Things may be void as to all persons and for all purposes, or as to some persons and for some purposes, and although the assessor may have been without jurisdiction over the particular property, yet as he had general jurisdiction to list property for taxation, and there is no pretense been committed by the officer or tribunal of the warrant to apprise the treasurer of the lack of jurisdiction, he cannot be held, in executing the warrant, as guilty of a wrongful act within the intent and meaning of this statute.
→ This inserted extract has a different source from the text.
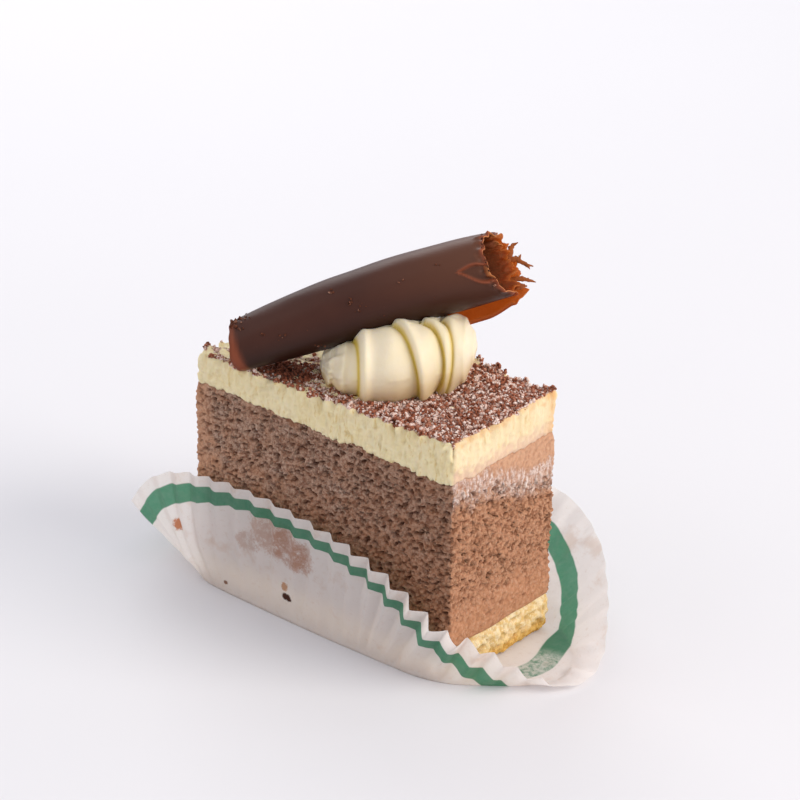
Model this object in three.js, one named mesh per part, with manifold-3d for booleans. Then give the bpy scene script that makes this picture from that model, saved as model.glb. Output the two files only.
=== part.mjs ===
// A rectangular slice of chocolate cheesecake in its pleated paper case.
// Millimetres, +Z up. The slice is long in X and the origin is on the table, under its middle.
// From below: paper case, biscuit base, chocolate mousse, cream layer, a piped swirl of cream,
// and a curled sheet of chocolate that leans across the swirl.

import * as THREE from 'three';
import { mergeVertices } from 'three/addons/utils/BufferGeometryUtils.js';
import Module from 'manifold-3d';

// ---------------------------------------------------------------- driving dimensions

const SLICE_LENGTH = 91;
const SLICE_WIDTH = 42.7;
const BISCUIT_UNDERSIDE = 0.7;
const BISCUIT_TOP = 11.5;
const MOUSSE_TOP = 60.9;
const CREAM_TOP_LOW = 69.4; // at the far short end, -X
const CREAM_TOP_HIGH = 73.3; // at the near short end, +X
const LAYER_GAP = 0.3; // air between two touching layers
const INTERFACE_WAVE = 0.35; // how far the mousse and cream boundary wanders up and down

// Radius of the upright corners: back right, back left, front left, front right.
const BISCUIT_CORNERS = [2, 3, 4, 8.5];
const MOUSSE_CORNERS = [0.9, 0.9, 0.8, 0.8];
const CREAM_CORNERS = [1.4, 1.4, 1, 1.2];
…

The fortieth section of chapter 28 shows that the warrant required the treasurer to collect the taxes therein levied according to law, and that the duplicate tax list, with the warrant of the county commissioners attached, was full and sufficient authority for the collection by the treasurer of all taxes therein contained. It was his duty to proceed, and he cannot be held to have been bound by the extrinsic fact that the costs of survey had not been paid and that therefore these particular lands were not taxable.
We think the conclusion inadmissible that the legislature intended that the treasurer should be held responsible for the mistakes or wrongful acts of other officers when acting in strict compliance with the exigency of the process committed to him.
It has been ruled that where an officer knows of facts aliunde his process which render the proceedings void, he is not protected, but that question does not arise here, as no such knowledge on the part of the treasurer is found, nor is there any basis for the contention that the treasurer made any mistake of fact in the premises.